Правило офсайда оставалось неизменным с 1866 года, и согласно этому правилу форвард находился в игре тогда, когда в момент паса между ним и воротами соперника находились три игрока соперника (вратарь и два защитника). ФА выступила с двумя предложениями – сократить количество игроков до двух либо добавить в 40 метрах от ворот линию, до которой форвард в любом случае находился бы в игре. Оба варианта были испробованы в выставочных матчах, в которых на одной половине поля играли по первому варианту, а на другой – по второму.

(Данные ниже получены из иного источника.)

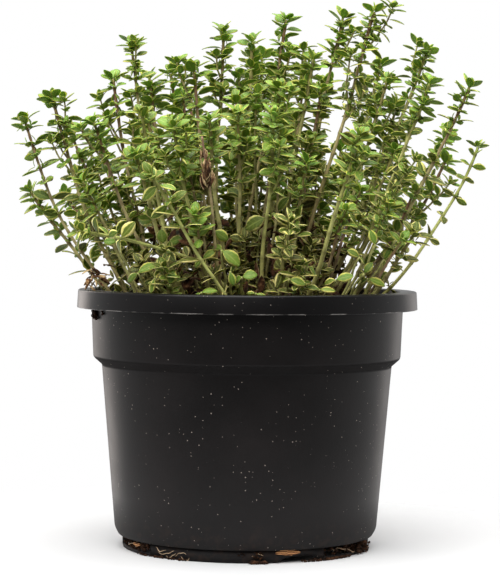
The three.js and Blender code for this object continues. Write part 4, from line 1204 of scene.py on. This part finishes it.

На заседании в Лондоне ФА выбрала первый вариант: с двумя игроками соперника. Вскоре поправку одобрила Шотландская федерация, и она же выступила с предложением о рассмотрении этого варианта в ФИФА. По новым правилам заиграли уже с сезона 1925–1926. Ранее командам, игравшим с искусственным офсайдом, было достаточно оставить сзади двух защитников, один из которых, выходя вперед, создавал офсайд, а второй страховал его. Теперь любое недопонимание могло привести к тяжелым последствиям – к выходу один на один с вратарем.